The best-paying roles for a security architect are topped off by a senior security architect at $168,284 per year, followed by a cloud security architect at $166,607. Rounding out the top five best paying security architect roles are  principal security architects at $156,799 per year, enterprise architects at $151,689 per year, and  chief security architects at $149,676 per year. Benefits will largely depend on company policy, but you can expect a comprehensive health package with at least standard PTO, with some companies offering performance bonuses, flexible work arrangements, support for continued education, and more.

Career advancement for security architects.

There are a lot of great opportunities associated with being a security architect, but one of the best is the chance to grow and evolve your role, moving up in the ranks of seniority.
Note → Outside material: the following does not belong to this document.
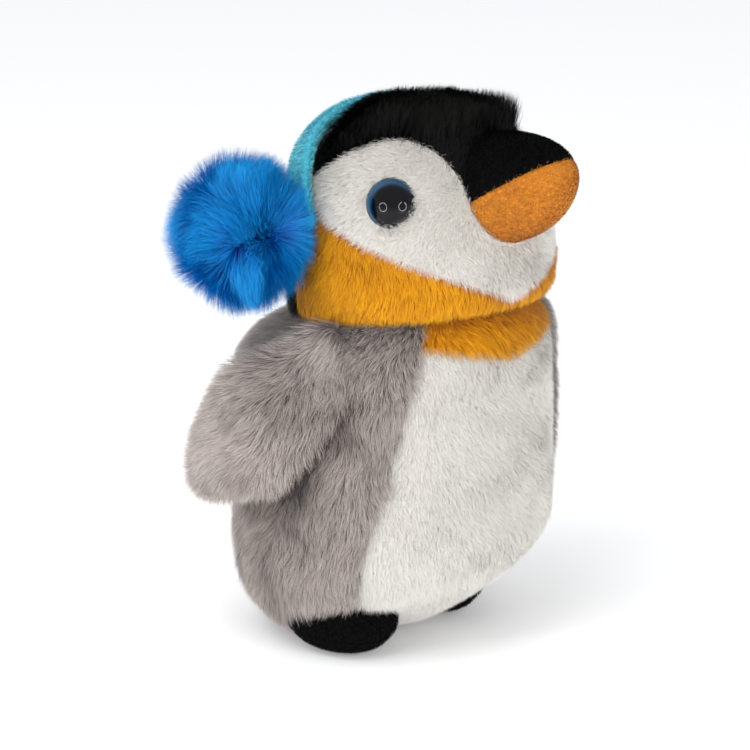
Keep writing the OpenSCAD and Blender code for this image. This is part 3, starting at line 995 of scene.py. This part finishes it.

While a security architect is considered a management role to begin with, you can always advance your career by taking on bigger challenges with larger companies that require deeper technical knowledge and the opportunity to manage a bigger team.
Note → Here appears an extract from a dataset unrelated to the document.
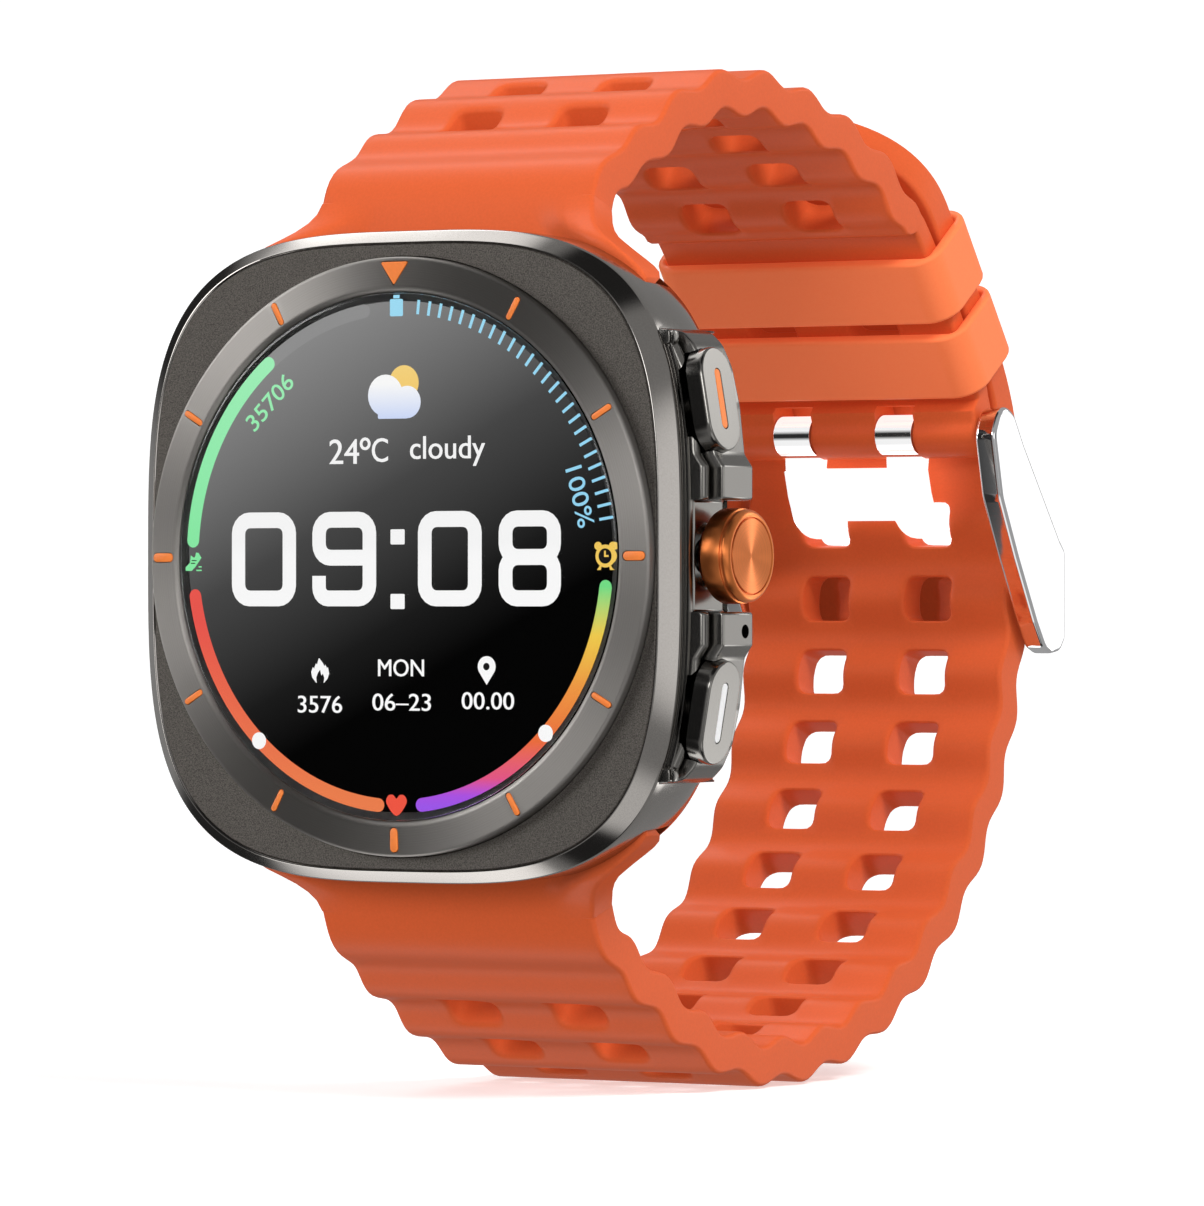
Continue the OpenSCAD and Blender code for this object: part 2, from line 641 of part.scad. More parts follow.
module buckle_tang() color(steel) watch() difference() {
    union() {
        side(-tang_w / 2, tang_w / 2) tang_run(0, 2);
        both_sides() side(notch_x - prong_w / 2, notch_x + prong_w / 2) {
            tang_run(0, len(TANG_PATH) - 1);
            translate([bar_y, bar_z]) circle(bar_r + 0.6);
            polygon([[64.4, 9.2], [65.4, 7.8], [65.7, 6.8], [66.5, 6.9], [66.8, 9.2]]);
        }
    }
    rod(-20, 20, bar_y, bar_z, bar_r + run_fit);
}

case_body();
front_plate();
bezel_ring();
bezel_markers();
cover_glass();
display_module();
display_gasket();
inner_frame();
main_board();
battery();
haptic_motor();
speaker();
microphone();
rear_cover();
rear_gasket();
rear_screws();
sensor_window();
sensor_module();
charging_contacts();
side_guard();
crown_cap();
crown_disc();
crown_stem();
crown_seal();
crown_tube();
crown_plunger();
crown_switch();
upper_button();
upper_button_inlay();
upper_button_seal();
upper_button_clip();
upper_button_switch();
lower_button();
lower_button_inlay();
lower_button_seal();
lower_button_clip();
lower_button_switch();
strap_upper();
strap_lower();
upper_lug();
lower_lug();
upper_lug_pin();
lower_lug_pin();
upper_release_button();
lower_release_button();
fixed_keeper();
free_keeper();
buckle_spring_bar();
buckle_frame();
buckle_tang();
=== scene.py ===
"""Looks of a gps running watch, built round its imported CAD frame.

Places are millimetres in the frame's axes: X towards the crown, Z towards twelve o'clock, and a
depth measured backwards from the plane of the hour markers. metres() turns them into the frame's.
"""

import math

import bmesh
import bpy
import numpy as np
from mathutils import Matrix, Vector

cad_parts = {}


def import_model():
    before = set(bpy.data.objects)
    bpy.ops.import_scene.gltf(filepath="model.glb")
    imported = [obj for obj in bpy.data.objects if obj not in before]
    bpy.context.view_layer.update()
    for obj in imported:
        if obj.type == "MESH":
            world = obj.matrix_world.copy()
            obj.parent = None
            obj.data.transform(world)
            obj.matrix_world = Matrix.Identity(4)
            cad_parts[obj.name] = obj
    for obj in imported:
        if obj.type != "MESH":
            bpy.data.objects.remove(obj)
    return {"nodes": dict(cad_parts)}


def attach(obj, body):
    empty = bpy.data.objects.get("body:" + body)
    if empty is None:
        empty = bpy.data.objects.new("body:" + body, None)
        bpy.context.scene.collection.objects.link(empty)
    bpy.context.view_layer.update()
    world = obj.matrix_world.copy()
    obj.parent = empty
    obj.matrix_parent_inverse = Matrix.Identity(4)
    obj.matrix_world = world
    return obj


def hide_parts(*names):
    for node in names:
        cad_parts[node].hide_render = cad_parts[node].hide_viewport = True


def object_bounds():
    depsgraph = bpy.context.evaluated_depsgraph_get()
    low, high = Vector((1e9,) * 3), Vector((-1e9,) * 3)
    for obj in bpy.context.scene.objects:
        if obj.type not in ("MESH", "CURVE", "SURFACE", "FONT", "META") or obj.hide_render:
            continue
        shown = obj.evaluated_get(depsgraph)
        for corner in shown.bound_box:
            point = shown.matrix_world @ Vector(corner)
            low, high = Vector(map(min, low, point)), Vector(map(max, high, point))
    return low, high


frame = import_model()
cad_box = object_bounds()

MM = 0.001
CASE_DEPTH = 13.6  # from the markers' plane back to the frame's origin


# --- mesh helpers ------------------------------------------------------------

def metres(points):
    return [(x * MM, (y - CASE_DEPTH) * MM, z * MM) for x, y, z in points]


def solid(name, points, faces):
    """A mesh object from points in millimetres, with doubles merged and normals outwards."""
    mesh = bpy.data.meshes.new(name)
    mesh.from_pydata(metres(points), [], faces)
    bm = bmesh.new()
    bm.from_mesh(mesh)
    bmesh.ops.remove_doubles(bm, verts=bm.verts, dist=1e-7)
    bmesh.ops.recalc_face_normals(bm, faces=bm.faces)
    bm.to_mesh(mesh)
    bm.free()
    obj = bpy.data.objects.new(name, mesh)
    bpy.context.scene.collection.objects.link(obj)
    return obj


def settle(obj):
    """Applies the object's modifiers to its mesh."""
    graph = bpy.context.evaluated_depsgraph_get()
    mesh = bpy.data.meshes.new_from_object(obj.evaluated_get(graph))
    obj.modifiers.clear()
    obj.data = mesh
    return obj


def cut(obj, *cutters, operation="DIFFERENCE"):
    """Takes the cutters out of the object, or joins them to it, and deletes them."""
    for cutter in cutters:
        change = obj.modifiers.new("cut", "BOOLEAN")
        change.operation = operation
        change.solver = "EXACT"
        change.object = cutter
    settle(obj)
    for cutter in cutters:
        bpy.data.objects.remove(cutter)
    return obj


def rounded(obj, width, steps=3, angle=30):
    """Rounds the object's sharp edges to a width in millimetres."""
    weld = obj.modifiers.new("weld", "WELD")
    weld.merge_threshold = 1e-6
    bevel = obj.modifiers.new("bevel", "BEVEL")
    bevel.width = width * MM
    bevel.segments = steps
    bevel.limit_method = "ANGLE"
    bevel.angle_limit = math.radians(angle)
    return obj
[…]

To take on those bigger roles, most companies want candidates to have a master’s degree. For example, a master of science in cybersecurity and information assurance helps security architects tap into their leadership abilities, while expanding your skill set to prepare you for complicated and sophisticated responses to the biggest issues facing cybersecurity today. With this kind of educational support behind you, you can prepare to take a big professional step that will enhance your earning potential in the process.

Being a security architect isn’t easy, but the benefits far outweigh the challenges in this ever-evolving role—plus, the job security can’t be beat. If you thrive on problem-solving, team leadership, and out-of-the-box thinking that creates innovative, tech-based solutions to the cyber world’s biggest problems, a security architect role might be just the job you’re looking for.